И, как ни странно, уже после ее приезда я вижу тебя другого. Помню, вы с мамой договаривались перенести нашу свадьбу на будущую весну, а для меня будущая весна была такой же далекой и невероятной, как существование после смерти. Помню, я еще рыдала на твоем плече, выкрикивая: «Сейчас или никогда!» – а к сердцу подступал сладкий ужас, что я вот-вот тебя разлюблю и наступит пустая свобода, в которой неприкаянно будет плавать туманный день свадьбы. Вдруг точно с глаз долой сдуло прозрачный газовый шарф: мир остался тем же, но уже не шептался таинственно, не шуршал по ночам, как морская галька, не дрожал, не искрился, а твердо и отчетливо застыл на острие моего прозрения.

И когда ты выходил из аудитории, я все никак не могла оторваться от книги, которую читала, или от человека, рассказывающего интересное, ты приближался, а человек этот никуда не исчезал, и подходили другие люди, которым я радовалась. Мы шли по улице, и встречные все так же говорили: какая славная парочка, – а я смотрела на другие пары и гадала: хорошо у них или все так же, как у нас. Солнце зашло за тучу. Ты уже не отбрасывал тени пророческой печали, твои цветы не пахли, от мороженого болело горло. Я внимательно, как соседка, наблюдала за твоей матерью и снохой, и мне было интересно, кто из них прав, кто виноват. Я еще брала в руки плюшевого мишу, которого уже не любила как родного, и не знала, уходя совсем, что мне суждено еще раз его встретить, и тогда улетучившаяся было жизнь, вся разом, большая, верная, как пес, выскочит из-за угла и бросится мне на грудь, заходясь от счастливых слез.

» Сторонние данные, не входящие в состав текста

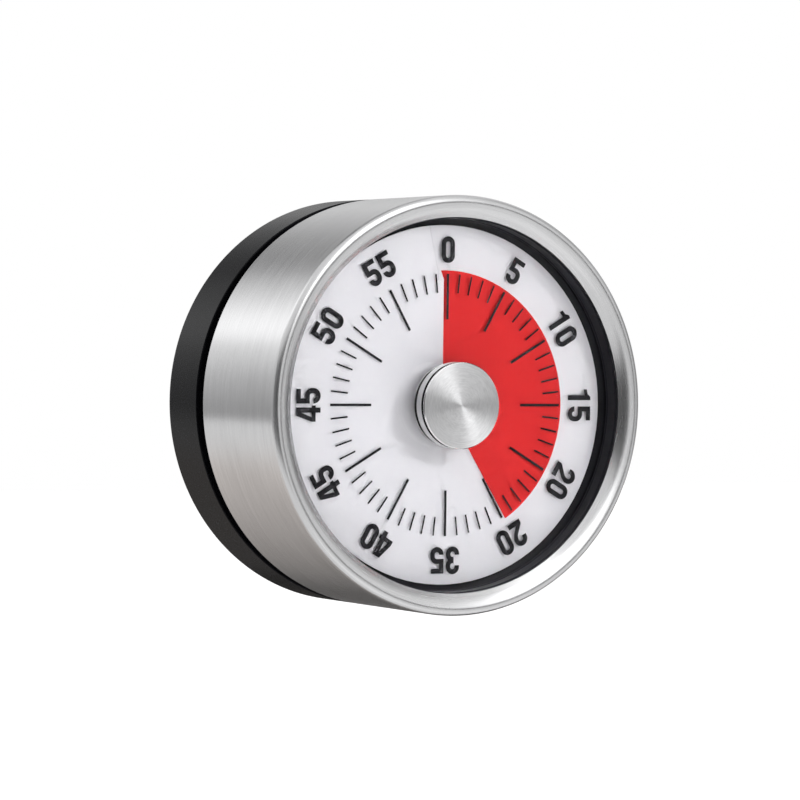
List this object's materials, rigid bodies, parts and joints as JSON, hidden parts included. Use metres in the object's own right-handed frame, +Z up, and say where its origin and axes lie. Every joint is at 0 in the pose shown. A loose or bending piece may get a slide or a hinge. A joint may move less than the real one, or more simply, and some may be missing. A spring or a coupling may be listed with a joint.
{
  "type": "visual countdown timer",
  "caption": "Round wind-up sixty-minute countdown timer with a steel case, a white dial, a red disc that shows the time left, and a magnet back.",
  "frame": {"origin": "centre of the flat magnet face at the back", "axes": "-Y out of the dial, +Y out of the magnet face, +Z up towards the dial's zero mark"},
  "size_m": [0.08, 0.0466, 0.08],
  "materials": {
    "steel_shell": "circumferentially brushed stainless steel, polished bezel edge",
    "rear_shell": "fine-textured black ABS",
    "groove_black": "matt black ABS",
    "dial_ring": "satin black ABS",
    "white_dial": "matt white printed sheet",
    "red_disc": "matt red plastic film",
    "ink": "black pad-printed ink",
    "lens": "clear acrylic",
    "knob_steel": "spun stainless steel with a bright chamfer",
    "knob_black": "matt black ABS",
    "rubber": "soft black rubber",
    "zinc_steel": "zinc-plated steel",
    "magnet": "ground ferrite",
    "screw_steel": "black-zinc screws",
    "brass": "stamped brass",
    "arbor_steel": "turned steel",
    "spring_steel": "blued spring steel",
    "bell_steel": "nickel-plated steel",
    "white_plastic": "natural acetal"
  },
  "bodies": {
    "case": {"rear_case": "rear_shell", "rubber_ring": "rubber", "magnet_cup": "zinc_steel", "magnet_core": "magnet", "case_screws": "screw_steel", "inner_frame": "groove_black", "steel_shell": "steel_shell", "dial_ring": "dial_ring", "dial_spacer": "dial_ring", "scale_lens": "lens", "minute_marks": "ink", "numerals": "ink", "dial_plate": "white_dial", "front_plate": "brass", "rear_plate": "brass", "plate_pillars": "arbor_steel", "plate_screws": "screw_steel", "hanger_posts": "arbor_steel", "hanger_screws": "screw_steel", "arbor_bushes": "brass", "mainspring": "spring_steel", "bell_washer": "zinc_steel", "bell": "bell_steel", "bell_screw": "screw_steel"},
    "knob": {"knob_cap": "knob_steel", "knob_core": "knob_black", "knob_skirt": "knob_steel", "knob_washer": "white_plastic", "main_arbor": "arbor_steel", "arbor_clip": "spring_steel", "main_wheel": "brass", "ratchet_wheel": "arbor_steel", "click_stud": "arbor_steel", "release_cam": "white_plastic"},
    "click": {"click": "arbor_steel"},
    "time_disc": {"disc_hub": "white_plastic", "red_disc": "red_disc"},
    "second_mobile": {"second_arbor": "arbor_steel", "second_wheel": "brass"},
    "third_mobile": {"third_arbor": "arbor_steel", "third_wheel": "brass"},
    "escape_mobile": {"escape_arbor": "arbor_steel", "escape_wheel": "brass"},
    "balance": {"pallet_arbor": "arbor_steel", "pallet_lever": "arbor_steel", "balance_bar": "brass"},
    "hammer": {"hammer_arbor": "arbor_steel", "hammer_arm": "arbor_steel", "hammer_head": "brass", "hammer_tail": "arbor_steel"}
  },
  "joints": [
    {"name": "knob_turn", "type": "hinge", "parent": "case", "child": "knob", "pos_m": [0, -0.044, 0], "axis": [0, 1, 0], "range_deg": [-148, 211.8]},
    {"name": "disc_climb", "type": "slide", "parent": "knob", "child": "time_disc", "axis": [0, -1, 0], "range_m": [-0.00017, 0.00024]},
    {"name": "click_lift", "type": "hinge", "parent": "knob", "child": "click", "pos_m": [0.0078, -0.019, 0.00703], "axis": [0, -1, 0], "range_deg": [0, 8]},
    {"name": "second_spin", "type": "hinge", "parent": "case", "child": "second_mobile", "pos_m": [-0.01926, -0.0235, -0.00701], "axis": [0, 1, 0], "range_deg": [-1524.96, 1065.6]},
    {"name": "third_spin", "type": "hinge", "parent": "case", "child": "third_mobile", "pos_m": [-0.00914, -0.0235, -0.01908], "axis": [0, 1, 0], "range_deg": [-6393.6, 9149.76]},
    {"name": "escape_spin", "type": "hinge", "parent": "case", "child": "escape_mobile", "pos_m": [0.00268, -0.0235, -0.02116], "axis": [0, 1, 0], "range_deg": [-45748.8, 31968]},
    {"name": "balance_rock", "type": "hinge", "parent": "case", "child": "balance", "pos_m": [0.0102, -0.0235, -0.01842], "axis": [0, 1, 0], "range_deg": [-4, 4]},
    {"name": "hammer_swing", "type": "hinge", "parent": "case", "child": "hammer", "pos_m": [0.0155, -0.0235, 0.0145], "axis": [0, 1, 0], "range_deg": [-6, 1.5]}
  ],
  "couplings": [
    {"joint": "disc_climb", "follows": "knob_turn", "m_per_rad": 0.000063662},
    {"joint": "second_spin", "follows": "knob_turn", "ratio": -7.2},
    {"joint": "third_spin", "follows": "knob_turn", "ratio": 43.2},
    {"joint": "escape_spin", "follows": "knob_turn", "ratio": -216}
  ]
}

Много лет спустя я нашла твой дом, который вы покинули давным-давно, а он торчал, как старый пень, поросший опятами, посреди молодой дубравы. По левую, по правую сторону, напротив через дорогу – повсюду красовались крепкие кирпичные дома, один твой стоял с заколоченными окнами, слепой, заросший паутиной, со скособоченной крышей, с развалившимся сараем, в котором твой брат конструировал дельтаплан. Дом был темен, нем, ужасен, все в нем перемешалось с чертополохом, стоящим как зарево над твоим двором, в комнатах, должно быть, до потолка выросли лопух и крапива, земля, как песок, занесла жилье, и из нее вдруг высунулась грязная плюшевая лапа, и я протянула ей свою руку и вытащила его всего, сплющенного, с развороченной головой, из которой сыпались земля и опилки, без пуговиц на месте глаз.